MELT (Mandatory Entry Level Training)
The Federal Government has taken steps since 2017 to overhaul training for the trucking industry in Canada, developing the new Mandatory Entry Level Training (MELT) program. The MELT program has already been steadily implemented in Alberta, Saskatchewan, Manitoba, and Ontario. The programs vary across Canada, but they all include both on-road and classroom training, and many of them exceed 100 hours of combined training. It’s expected that the remaining provinces, including British Columbia, will follow suit in 2020. Based on what the other provincial governments have implemented, BC can expect to see similar requirements, with at least 100 hours of combined classroom and on-road practical training.
While MELT has been expected in British Columbia for quite some time, the provincial government has been working closely with industry leaders and innovators to make sure that the requirements are both reasonable and will create a safer and more responsible culture around truck training and truck driving in general.
Update: Effective October 18, 2021 Mandatory Entry Level Training (MELT) is now a requirement prior to an ICBC class 1 road test in British Columbia.
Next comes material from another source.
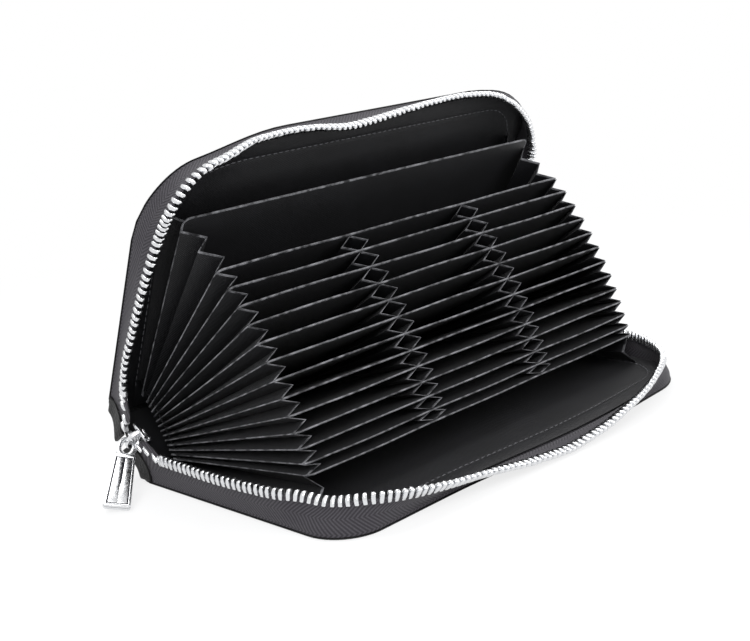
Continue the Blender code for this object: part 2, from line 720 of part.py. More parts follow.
def build():
    clear_scene()
    leather = material("black_leather", (0.012, 0.012, 0.013), 0.42)
    board = material("grey_board", (0.2, 0.19, 0.18), 0.9)
    lining = material("black_satin_lining", (0.017, 0.017, 0.019), 0.5)
    edge = material("grey_leaf_fabric", (0.035, 0.035, 0.038), 0.6)
    tape = material("grey_zip_tape", (0.07, 0.065, 0.075), 0.85)
    metal = material("chromed_zip_metal", (0.8, 0.8, 0.82), 0.18, 1)

    front = Body("front_cover", None, (0, 0, 0), 0)
    spine = Body("spine", front, (0, SPINE_Y, 0), -HALF_OPENING_ANGLE)
    rear = Body("rear_cover", spine, (0, SPINE_Y, CLOSED_THICKNESS), -HALF_OPENING_ANGLE)
    flap_axis = (0, FRONT_Y + TAPE_INSET, TAPE_LOW)
    flap = Body("front_zip_flap", front, flap_axis, FLAP_LEAN_ANGLE)
    leaves = []
    for number in range(LEAVES + 1):
        name = f"leaf_{number:02d}_body" if number else "divider_body"
        turn = HALF_OPENING_ANGLE - leaf_elevation(number)
        leaves.append(Body(name, spine, (0, LEAF_ROOT_Y, leaf_height(number)), turn))

    cover_layers("front", flat, front, leather, board, lining)
    cover_layers("rear", flat_rear, rear, leather, board, lining)
    spine_layers(spine, leather, lining)

    zip_half("front", flat, (front, flap, front), TOOTH_PITCH / 4, tape, metal)
    zip_half("rear", flat_rear, (rear, rear, rear), TOOTH_PITCH * 3 / 4, tape, metal)
    for side, place, body in (("front", flat, front), ("rear", flat_rear, rear)):
        top_stop(side, place, body, metal)
        far_tab(side, place, body, leather)
    near_tab("near_tab_front", -1, spine, leather)
    near_tab("near_tab_rear", 1, spine, leather)
    bottom_stop(spine, metal)

    slider = Body("slider", spine, tuple(SLIDER_ORIGIN), 0)
    slider_body(slider, metal)
    slider_bridge(slider, metal)
    pivot = Vector(slider_place(0, 0, BRIDGE_AXIS))
    puller_body = Body("puller_body", slider, tuple(pivot), 0)
    puller(puller_body, puller_body.to_rest @ pivot, metal)

    leaf("rear_bill_divider", 0, DIVIDER_LENGTH, leaves[0], edge)
    for number in range(1, LEAVES + 1):
        leaf(f"card_leaf_{number:02d}", number, LEAF_LENGTH, leaves[number], edge)

    end = LEAF_LENGTH - GUSSET_TOP_DROP
    for number in range(1, LEAVES):
        upper = leaf_face(leaves[number], number, -1)
        lower = leaf_face(leaves[number + 1], number + 1, 1)
        gusset(f"row_gusset_{number:02d}", leaves[number], upper, lower, 1, ROW_FOLD, COLUMNS, end, lining)
    divider_under = leaf_face(leaves[0], 0, -1)
    first_leaf_top = leaf_face(leaves[1], 1, 1)
    gusset("wide_pocket_gusset", leaves[0], divider_under, first_leaf_top, 2, WIDE_FOLD, 1, end, lining)
    rear_inside = Face(rear, LEAF_ROOT_Y, CLOSED_THICKNESS - COVER_STACK - CLEARANCE)
    divider_top = leaf_face(leaves[0], 0, 1)
    gusset("rear_bill_gusset", leaves[0], rear_inside, divider_top, 1, REAR_FOLD, 1, LINING_REACH, lining)
    last_leaf_under = leaf_face(leaves[LEAVES], LEAVES, -1)
    front_inside = Face(front, LEAF_ROOT_Y, COVER_STACK + CLEARANCE)
    last = leaves[LEAVES]
    gusset("front_bill_gusset", last, last_leaf_under, front_inside, 1, FRONT_FOLD, 1, LINING_REACH, lining)


build()
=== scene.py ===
"""The finish of a zip-around accordion card wallet that lies open in a V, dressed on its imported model.

Run it as a script. It registers an add-on with one operator for each piece or group of pieces, and runs them all.
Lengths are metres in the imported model's own frame: X along the spine, +Y to the spine, +Z up, the table at zero.
Outlines and other tables are in millimetres.
"""

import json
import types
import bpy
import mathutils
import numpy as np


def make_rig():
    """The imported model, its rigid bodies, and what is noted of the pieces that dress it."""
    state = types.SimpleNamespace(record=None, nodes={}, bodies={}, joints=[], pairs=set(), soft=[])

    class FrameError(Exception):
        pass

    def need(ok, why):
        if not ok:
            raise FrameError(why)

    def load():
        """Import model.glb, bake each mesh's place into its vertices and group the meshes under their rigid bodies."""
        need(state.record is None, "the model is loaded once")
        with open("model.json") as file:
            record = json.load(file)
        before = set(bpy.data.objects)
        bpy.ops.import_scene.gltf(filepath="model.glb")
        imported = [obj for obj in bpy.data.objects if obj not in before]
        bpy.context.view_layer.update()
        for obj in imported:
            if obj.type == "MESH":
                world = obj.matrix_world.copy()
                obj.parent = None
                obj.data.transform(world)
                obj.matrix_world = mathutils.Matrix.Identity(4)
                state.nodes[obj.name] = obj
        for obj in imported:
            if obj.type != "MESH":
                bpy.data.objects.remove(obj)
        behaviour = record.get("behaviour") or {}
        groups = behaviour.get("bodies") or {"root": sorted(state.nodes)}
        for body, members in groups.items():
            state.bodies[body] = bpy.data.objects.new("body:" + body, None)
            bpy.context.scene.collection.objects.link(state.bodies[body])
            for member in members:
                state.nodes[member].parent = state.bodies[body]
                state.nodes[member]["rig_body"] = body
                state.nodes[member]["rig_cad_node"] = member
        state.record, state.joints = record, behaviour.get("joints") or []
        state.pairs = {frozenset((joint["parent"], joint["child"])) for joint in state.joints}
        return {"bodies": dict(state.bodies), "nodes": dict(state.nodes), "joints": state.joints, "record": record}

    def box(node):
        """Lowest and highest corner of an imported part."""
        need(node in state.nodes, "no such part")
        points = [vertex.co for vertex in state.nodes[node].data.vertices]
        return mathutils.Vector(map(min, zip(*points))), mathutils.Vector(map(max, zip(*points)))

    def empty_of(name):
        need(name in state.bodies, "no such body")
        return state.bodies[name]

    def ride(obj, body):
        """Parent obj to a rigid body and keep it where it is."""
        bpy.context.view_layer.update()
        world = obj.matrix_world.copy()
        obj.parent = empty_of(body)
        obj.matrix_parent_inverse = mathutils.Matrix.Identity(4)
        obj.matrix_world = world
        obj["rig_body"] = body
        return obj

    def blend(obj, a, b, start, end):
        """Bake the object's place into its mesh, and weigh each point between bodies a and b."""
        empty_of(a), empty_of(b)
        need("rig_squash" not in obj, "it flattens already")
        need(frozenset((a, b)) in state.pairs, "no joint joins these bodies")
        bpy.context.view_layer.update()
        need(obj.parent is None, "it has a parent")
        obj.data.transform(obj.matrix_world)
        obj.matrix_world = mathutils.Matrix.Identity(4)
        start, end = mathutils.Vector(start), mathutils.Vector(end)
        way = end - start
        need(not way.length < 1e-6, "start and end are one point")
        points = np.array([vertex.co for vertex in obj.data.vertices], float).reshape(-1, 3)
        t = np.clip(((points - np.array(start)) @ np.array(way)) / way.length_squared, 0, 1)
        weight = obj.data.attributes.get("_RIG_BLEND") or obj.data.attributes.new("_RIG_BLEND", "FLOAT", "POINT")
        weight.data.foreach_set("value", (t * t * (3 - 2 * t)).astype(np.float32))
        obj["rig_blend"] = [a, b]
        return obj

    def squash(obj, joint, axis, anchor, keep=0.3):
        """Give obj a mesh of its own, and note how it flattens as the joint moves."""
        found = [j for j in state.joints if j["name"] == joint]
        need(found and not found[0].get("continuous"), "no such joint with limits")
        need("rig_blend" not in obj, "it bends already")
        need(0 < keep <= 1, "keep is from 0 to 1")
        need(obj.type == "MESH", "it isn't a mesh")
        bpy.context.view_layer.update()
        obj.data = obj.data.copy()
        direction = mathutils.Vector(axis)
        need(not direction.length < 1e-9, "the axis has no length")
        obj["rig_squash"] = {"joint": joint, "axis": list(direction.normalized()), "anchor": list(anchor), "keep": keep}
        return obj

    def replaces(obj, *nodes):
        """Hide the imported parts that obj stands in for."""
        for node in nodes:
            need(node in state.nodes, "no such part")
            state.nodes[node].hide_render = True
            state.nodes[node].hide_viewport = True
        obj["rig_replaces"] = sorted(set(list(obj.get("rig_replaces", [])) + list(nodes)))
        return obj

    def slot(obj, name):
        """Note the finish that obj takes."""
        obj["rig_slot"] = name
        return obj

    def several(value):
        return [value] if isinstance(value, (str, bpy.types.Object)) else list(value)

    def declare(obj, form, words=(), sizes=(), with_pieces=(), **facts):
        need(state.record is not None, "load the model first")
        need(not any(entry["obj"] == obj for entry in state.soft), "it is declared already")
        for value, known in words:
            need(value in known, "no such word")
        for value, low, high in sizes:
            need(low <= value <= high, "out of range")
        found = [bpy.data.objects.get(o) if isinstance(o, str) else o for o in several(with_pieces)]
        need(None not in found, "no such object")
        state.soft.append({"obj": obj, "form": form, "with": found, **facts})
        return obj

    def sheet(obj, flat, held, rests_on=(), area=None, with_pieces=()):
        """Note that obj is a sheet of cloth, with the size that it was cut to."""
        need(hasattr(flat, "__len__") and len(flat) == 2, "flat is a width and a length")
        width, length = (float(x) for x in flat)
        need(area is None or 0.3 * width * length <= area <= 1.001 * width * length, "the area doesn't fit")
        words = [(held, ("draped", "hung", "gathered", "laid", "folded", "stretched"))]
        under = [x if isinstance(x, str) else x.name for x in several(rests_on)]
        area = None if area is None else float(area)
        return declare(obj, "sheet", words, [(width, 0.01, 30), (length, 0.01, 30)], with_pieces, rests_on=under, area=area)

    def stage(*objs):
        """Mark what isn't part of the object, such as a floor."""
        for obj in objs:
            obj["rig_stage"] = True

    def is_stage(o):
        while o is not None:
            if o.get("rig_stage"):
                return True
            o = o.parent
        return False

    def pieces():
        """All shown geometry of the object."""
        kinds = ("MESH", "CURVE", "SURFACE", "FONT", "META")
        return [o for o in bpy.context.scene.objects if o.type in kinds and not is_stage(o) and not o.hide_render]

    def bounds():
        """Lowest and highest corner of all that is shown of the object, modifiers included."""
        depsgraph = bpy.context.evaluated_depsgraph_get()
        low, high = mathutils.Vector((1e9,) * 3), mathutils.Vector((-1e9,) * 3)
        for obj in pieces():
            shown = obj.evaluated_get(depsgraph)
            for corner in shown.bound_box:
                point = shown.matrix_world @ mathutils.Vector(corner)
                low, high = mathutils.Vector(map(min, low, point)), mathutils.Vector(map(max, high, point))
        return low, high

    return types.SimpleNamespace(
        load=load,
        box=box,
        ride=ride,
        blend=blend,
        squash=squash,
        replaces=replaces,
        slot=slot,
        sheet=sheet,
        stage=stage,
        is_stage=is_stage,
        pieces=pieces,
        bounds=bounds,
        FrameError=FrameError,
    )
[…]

Each year, less and less people enter the trucking industry, leaving Canada with a shortage of drivers and an aging existing driver population. This leads to higher demand for drivers, and potentially, the opportunity to make a great living in the trucking industry in 2020 and beyond. As the job market continues to change, it’s important for transportation organizations to showcase the industry and attract younger talent. More and more companies are encouraging new drivers to enter the workforce, providing comprehensive training programs that equip drivers with the skills and knowledge to drive just about anything. Not only do they offer training programs, but companies are also switching gears to have a culture and attitude that puts the driver and their safety first. Companies like Challenger and Bison Transport are all about their employees – not only keeping them happy and safe, but also opening the doors of communication and care by increasing awareness of mental and physical wellness. When companies care for their drivers, this is a huge incentive for new hires who are looking for a comfortable and caring place to set down roots!
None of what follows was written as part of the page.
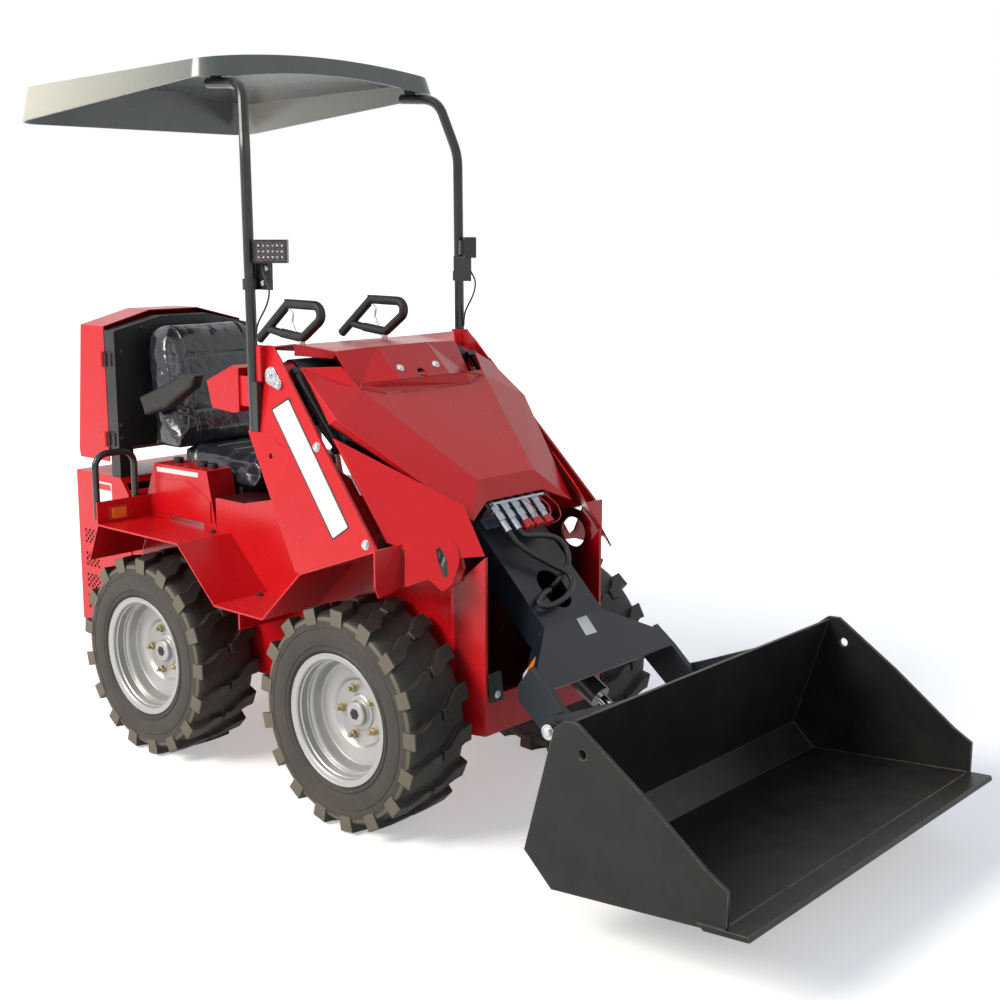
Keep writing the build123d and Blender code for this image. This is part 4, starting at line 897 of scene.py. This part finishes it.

Along with this trend, we’re seeing more company mergers pop up in trucking industry news. With changes and competition in the market, it’s becoming necessary for some carriers to combine forces or sell their operations. These mergers are likely to create a ripple effect on pricing and the hiring market, but will likely ensure that more truckers can continue to work across the country.
The rise of Amazon and e-commerce shopping has had a strong impact on the trucking industry. More and more people are turning to online shopping not only for large purchases, but just for everyday household items, too. Amazon and its competitors are opening distribution centres across North America, creating job opportunities for truckers and beyond. This means not only long-haul trucking jobs, but also local delivery jobs allow potential drivers the luxury of choosing which company and positions work best for their lifestyle and goals.
As people are more often choosing to shop from their computers or smartphones, there is more reliance on the trucking industry to get those goods delivered straight to customers’ doors. Technology and urban development helps to bring trucking companies to the front of the race with better roadways, faster highways, and safer routes for truckers. All of these developments and advancements make the industry safer and more efficient.
Our neighbours to the south have implemented electronic logging devices (ELD) and Canada isn’t far behind – electronic devices are set to enter use in 2020 and must be certified by a government-certified third party. These logs are a positive change for the industry, both from a safety and innovative standpoint. The main function of an ELD is to track a truck driver’s hours out of service (HOS) to ensure drivers and companies are adhering to safe operating practices and taking the mandatory rest breaks. Check out BigRoad ELD for a Canadian electronic logging device solution.
The cost of fuel will very likely continue to rise this year, which is a repetitive theme in our trucking industry trends of years’ past. While carriers work to ensure they can price themselves competitively and secure regular work, rising fuel costs could make it difficult to turn a profit or reduce potential profits. Luckily, advancements are being made when it comes to fuel-efficient, green, and even electric trucks. The technology is still new and many products are still in the testing phases, so carriers are unlikely to make major investments in new fleet at this point.
Trucking companies are using the newest technology and analyzing data to improve performance and efficiency with things like order trackers, fuel economy, and route planning. A rise in technology is a huge trend not only for the trucking industry in 2020, but across many industries and it’s imperative that truckers and carriers remain at the forefront of these innovations to stay competitive.
In the Future
While we can expect to see these trends on the upward swing in 2020 and 2021, the rest of the decade is also looking bright – and autonomous! Companies such as Tesla, Volvo, and TuSimple are all working on their semi-trucks and, in the last number of years, have made enormous strides. Most of the autonomous trucks currently in creation stages have aims to be mainly driverless while on freeways, with drivers taking over when it comes time to exit into towns and more complicated roads.
As we look forward into the new decade, we’re excited to be part of such a diverse industry that is essential to providing Canadians with the goods and services they need, across the country and beyond.